▼

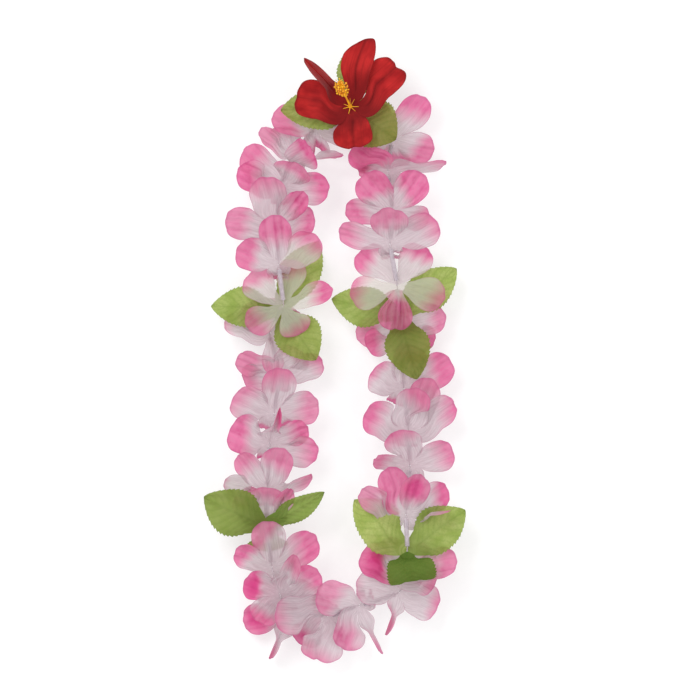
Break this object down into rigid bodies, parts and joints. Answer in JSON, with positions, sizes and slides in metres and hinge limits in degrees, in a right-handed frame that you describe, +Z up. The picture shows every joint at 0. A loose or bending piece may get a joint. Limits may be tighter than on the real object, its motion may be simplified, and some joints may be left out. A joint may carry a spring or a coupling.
{
  "type": "fabric flower lei",
  "caption": "Garland of pink and white fabric blooms and green leaf sets on one thread with tube spacers, closed in a long loop, with a red fabric hibiscus at the top.",
  "frame": {"origin": "middle of the lei's outline seen from above, at the height of the surface it lies on", "axes": "+X to the right of the loop, +Y along the loop towards the hibiscus, +Z up from the surface"},
  "size_m": [0.2302, 0.5509, 0.074],
  "materials": {
    "petal_fabric": "matte",
    "leaf_fabric": "matte",
    "hibiscus_fabric": "matte",
    "tube_plastic": "satin",
    "thread": "matte",
    "stamen_plastic": "satin"
  },
  "bodies": {
    "root": {"bloom_01": "petal_fabric", "bloom_02": "petal_fabric", "bloom_03": "petal_fabric", "bloom_04": "petal_fabric", "bloom_05": "petal_fabric", "bloom_06": "petal_fabric", "bloom_07": "petal_fabric", "bloom_08": "petal_fabric", "bloom_09": "petal_fabric", "bloom_10": "petal_fabric", "bloom_11": "petal_fabric", "bloom_12": "petal_fabric", "bloom_13": "petal_fabric", "bloom_14": "petal_fabric", "bloom_15": "petal_fabric", "bloom_16": "petal_fabric", "bloom_17": "petal_fabric", "bloom_18": "petal_fabric", "bloom_19": "petal_fabric", "bloom_20": "petal_fabric", "bloom_21": "petal_fabric", "bloom_22": "petal_fabric", "bloom_23": "petal_fabric", "bloom_24": "petal_fabric", "bloom_25": "petal_fabric", "bloom_26": "petal_fabric", "bloom_27": "petal_fabric", "bloom_28": "petal_fabric", "bloom_29": "petal_fabric", "hibiscus": "hibiscus_fabric", "leaves_left_lower": "leaf_fabric", "leaves_left_upper": "leaf_fabric", "leaves_right_lower": "leaf_fabric", "leaves_right_upper": "leaf_fabric", "leaves_top": "leaf_fabric", "stamen": "stamen_plastic", "thread": "thread", "tube_01": "tube_plastic", "tube_02": "tube_plastic", "tube_03": "tube_plastic", "tube_04": "tube_plastic", "tube_05": "tube_plastic", "tube_06": "tube_plastic", "tube_07": "tube_plastic", "tube_08": "tube_plastic", "tube_09": "tube_plastic", "tube_10": "tube_plastic", "tube_11": "tube_plastic", "tube_12": "tube_plastic", "tube_13": "tube_plastic", "tube_14": "tube_plastic", "tube_15": "tube_plastic", "tube_16": "tube_plastic", "tube_17": "tube_plastic", "tube_18": "tube_plastic", "tube_19": "tube_plastic", "tube_20": "tube_plastic", "tube_21": "tube_plastic", "tube_22": "tube_plastic", "tube_23": "tube_plastic"}
  },
  "joints": []
}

▲

Do this — Reproduce each line verbatim.

Result of this task —
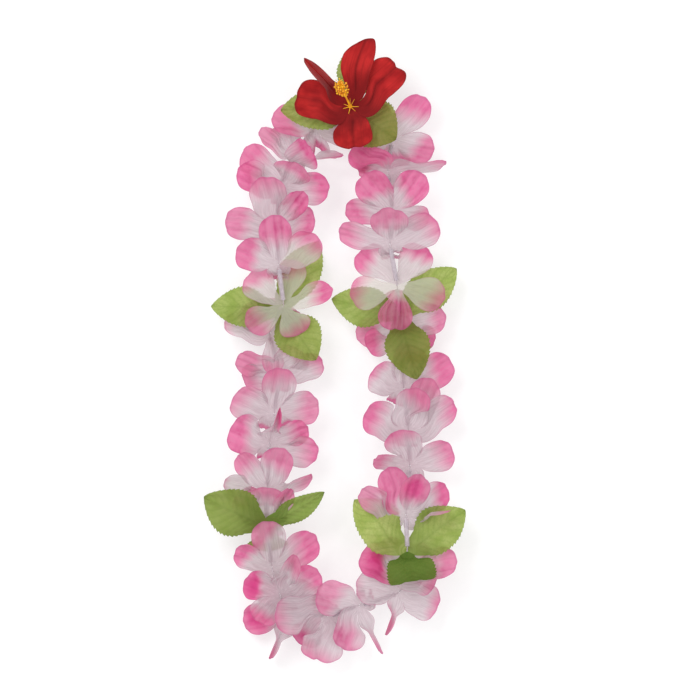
Break this object down into rigid bodies, parts and joints. Answer in JSON, with positions, sizes and slides in metres and hinge limits in degrees, in a right-handed frame that you describe, +Z up. The picture shows every joint at 0. A loose or bending piece may get a joint. Limits may be tighter than on the real object, its motion may be simplified, and some joints may be left out. A joint may carry a spring or a coupling.
{
  "type": "fabric flower lei",
  "caption": "Garland of pink and white fabric blooms and green leaf sets on one thread with tube spacers, closed in a long loop, with a red fabric hibiscus at the top.",
  "frame": {"origin": "middle of the lei's outline seen from above, at the height of the surface it lies on", "axes": "+X to the right of the loop, +Y along the loop towards the hibiscus, +Z up from the surface"},
  "size_m": [0.2302, 0.5509, 0.074],
  "materials": {
    "petal_fabric": "matte",
    "leaf_fabric": "matte",
    "hibiscus_fabric": "matte",
    "tube_plastic": "satin",
    "thread": "matte",
    "stamen_plastic": "satin"
  },
  "bodies": {
    "root": {"bloom_01": "petal_fabric", "bloom_02": "petal_fabric", "bloom_03": "petal_fabric", "bloom_04": "petal_fabric", "bloom_05": "petal_fabric", "bloom_06": "petal_fabric", "bloom_07": "petal_fabric", "bloom_08": "petal_fabric", "bloom_09": "petal_fabric", "bloom_10": "petal_fabric", "bloom_11": "petal_fabric", "bloom_12": "petal_fabric", "bloom_13": "petal_fabric", "bloom_14": "petal_fabric", "bloom_15": "petal_fabric", "bloom_16": "petal_fabric", "bloom_17": "petal_fabric", "bloom_18": "petal_fabric", "bloom_19": "petal_fabric", "bloom_20": "petal_fabric", "bloom_21": "petal_fabric", "bloom_22": "petal_fabric", "bloom_23": "petal_fabric", "bloom_24": "petal_fabric", "bloom_25": "petal_fabric", "bloom_26": "petal_fabric", "bloom_27": "petal_fabric", "bloom_28": "petal_fabric", "bloom_29": "petal_fabric", "hibiscus": "hibiscus_fabric", "leaves_left_lower": "leaf_fabric", "leaves_left_upper": "leaf_fabric", "leaves_right_lower": "leaf_fabric", "leaves_right_upper": "leaf_fabric", "leaves_top": "leaf_fabric", "stamen": "stamen_plastic", "thread": "thread", "tube_01": "tube_plastic", "tube_02": "tube_plastic", "tube_03": "tube_plastic", "tube_04": "tube_plastic", "tube_05": "tube_plastic", "tube_06": "tube_plastic", "tube_07": "tube_plastic", "tube_08": "tube_plastic", "tube_09": "tube_plastic", "tube_10": "tube_plastic", "tube_11": "tube_plastic", "tube_12": "tube_plastic", "tube_13": "tube_plastic", "tube_14": "tube_plastic", "tube_15": "tube_plastic", "tube_16": "tube_plastic", "tube_17": "tube_plastic", "tube_18": "tube_plastic", "tube_19": "tube_plastic", "tube_20": "tube_plastic", "tube_21": "tube_plastic", "tube_22": "tube_plastic", "tube_23": "tube_plastic"}
  },
  "joints": []
}